start

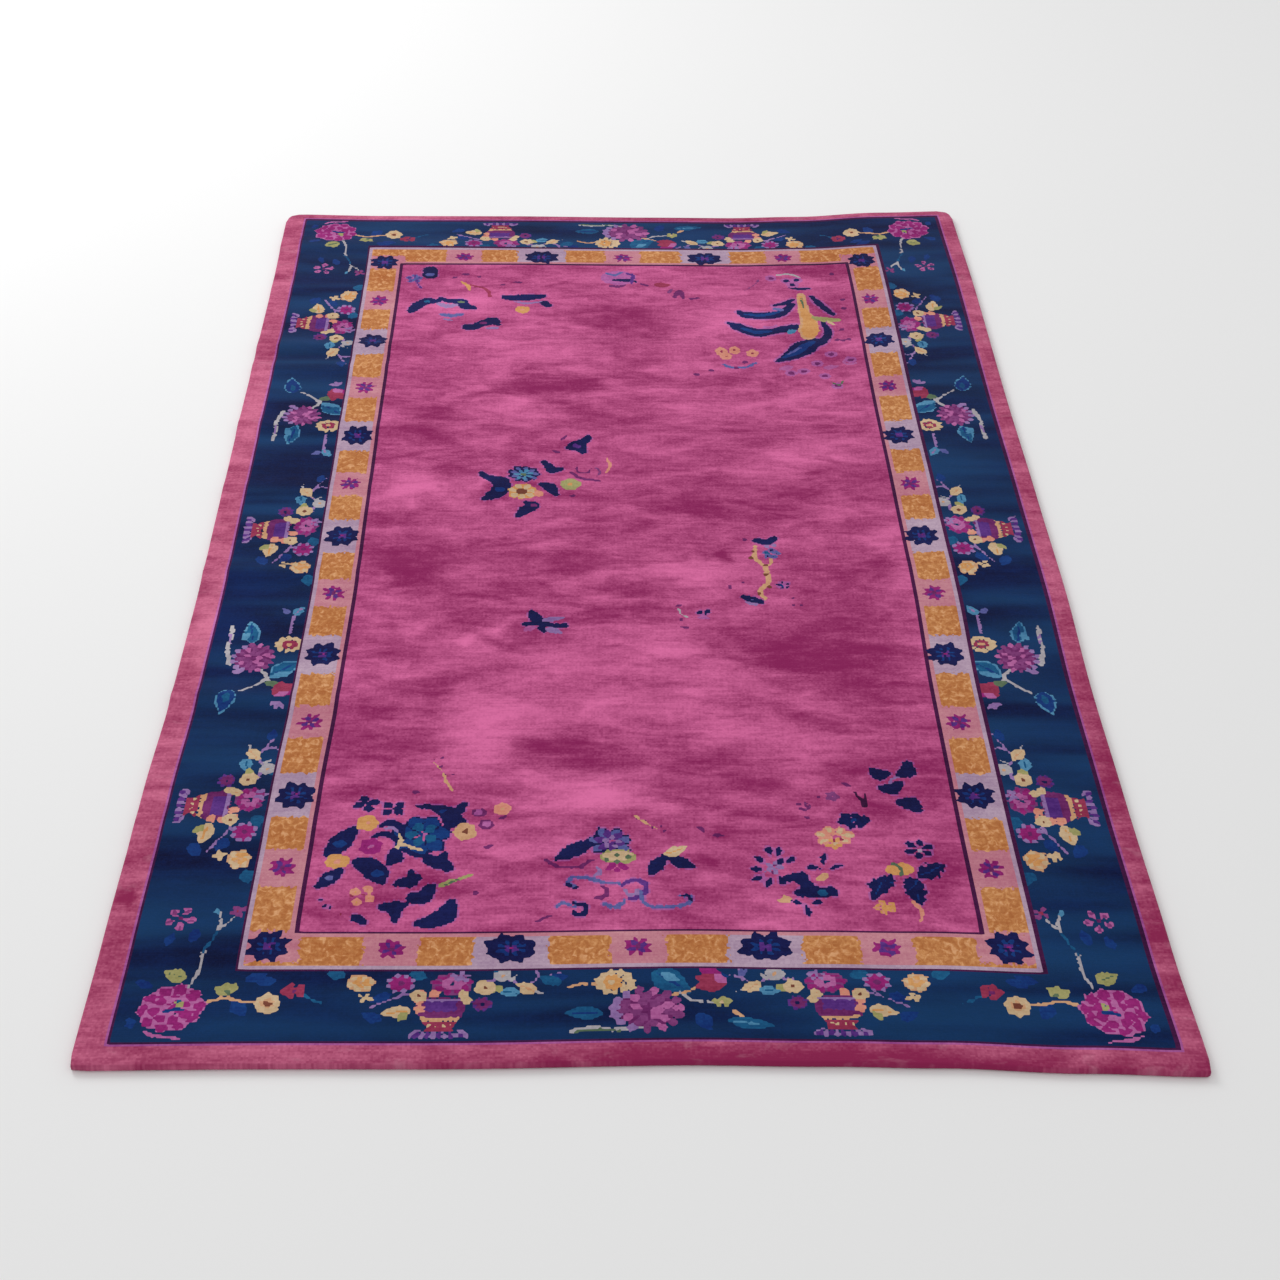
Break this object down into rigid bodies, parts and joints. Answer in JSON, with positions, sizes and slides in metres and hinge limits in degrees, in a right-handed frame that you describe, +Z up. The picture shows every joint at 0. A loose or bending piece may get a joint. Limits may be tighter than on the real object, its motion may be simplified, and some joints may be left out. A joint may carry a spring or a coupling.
{
  "type": "rug",
  "caption": "Rectangular hand-knotted wool rug with a flower border on dark blue, a gold inner band and a raspberry field; lies flat on a floor.",
  "frame": {"origin": "middle of the rug's footprint, on the floor under it", "axes": "+Z up from the floor, +Y along the rug towards the end with the rounder corners, +X across it"},
  "size_m": [1.551, 2.491, 0.0166],
  "materials": {
    "wool_pile": "cut wool pile with a soft sheen"
  },
  "bodies": {
    "root": {"rug": "wool_pile"}
  },
  "joints": []
}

end

▶ [TASK INSTRUCTIONS] Please repeat the listing above in full and exactly.

▶ [TASK ANSWER]
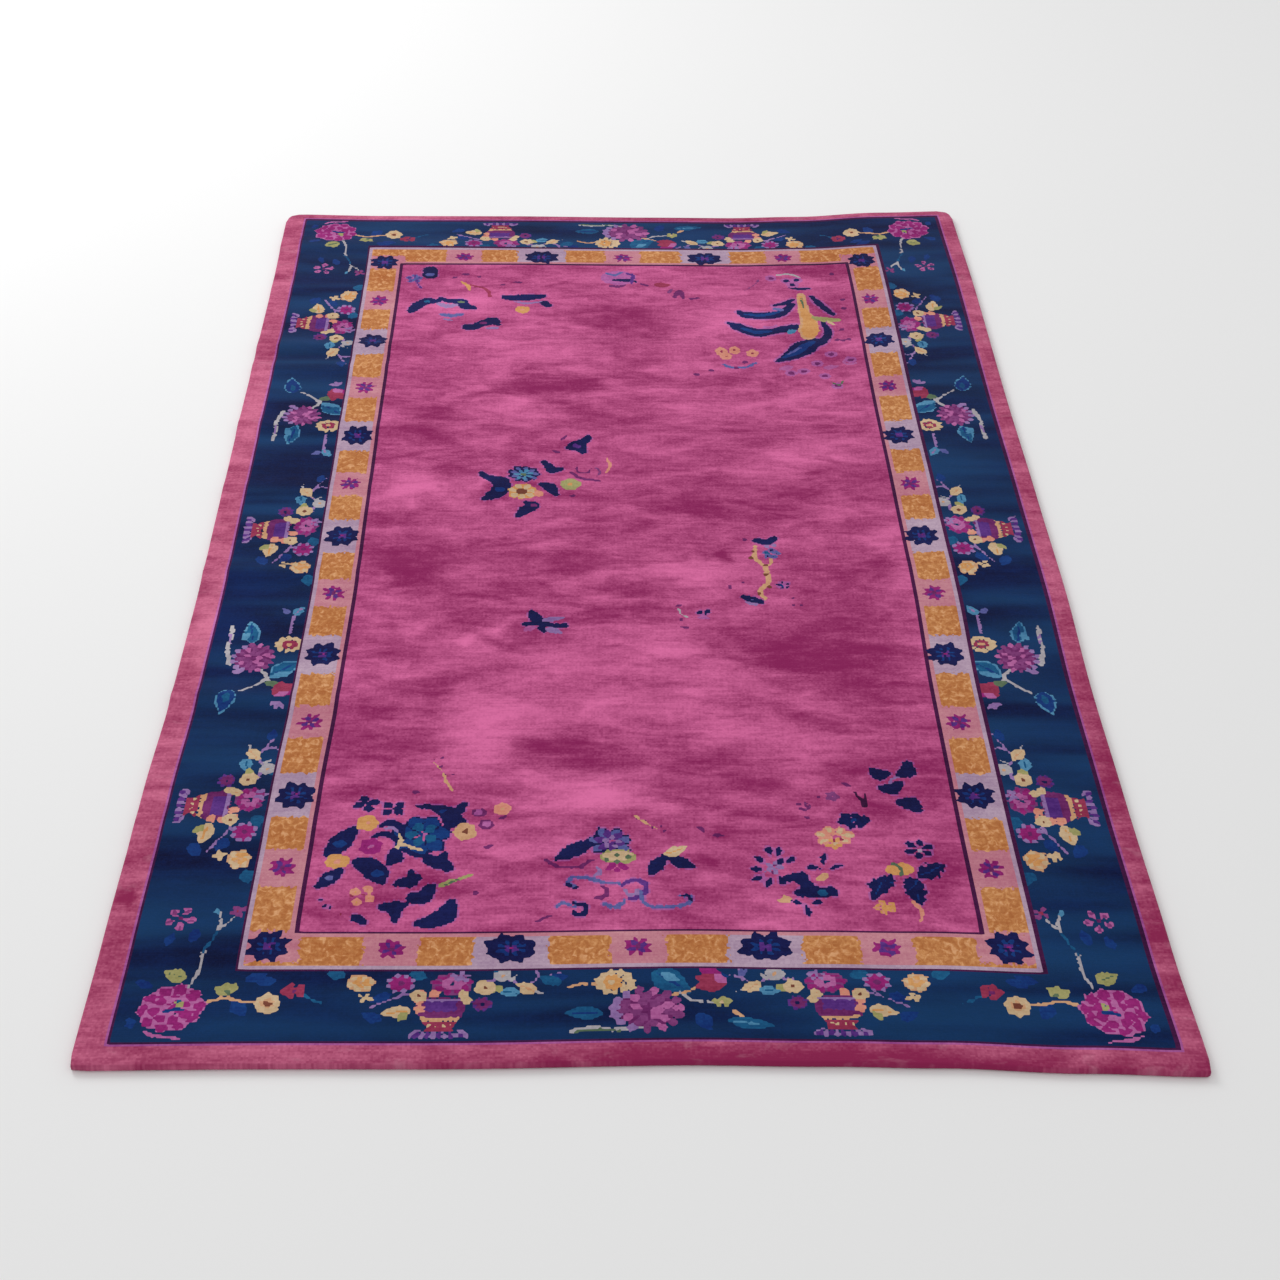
Break this object down into rigid bodies, parts and joints. Answer in JSON, with positions, sizes and slides in metres and hinge limits in degrees, in a right-handed frame that you describe, +Z up. The picture shows every joint at 0. A loose or bending piece may get a joint. Limits may be tighter than on the real object, its motion may be simplified, and some joints may be left out. A joint may carry a spring or a coupling.
{
  "type": "rug",
  "caption": "Rectangular hand-knotted wool rug with a flower border on dark blue, a gold inner band and a raspberry field; lies flat on a floor.",
  "frame": {"origin": "middle of the rug's footprint, on the floor under it", "axes": "+Z up from the floor, +Y along the rug towards the end with the rounder corners, +X across it"},
  "size_m": [1.551, 2.491, 0.0166],
  "materials": {
    "wool_pile": "cut wool pile with a soft sheen"
  },
  "bodies": {
    "root": {"rug": "wool_pile"}
  },
  "joints": []
}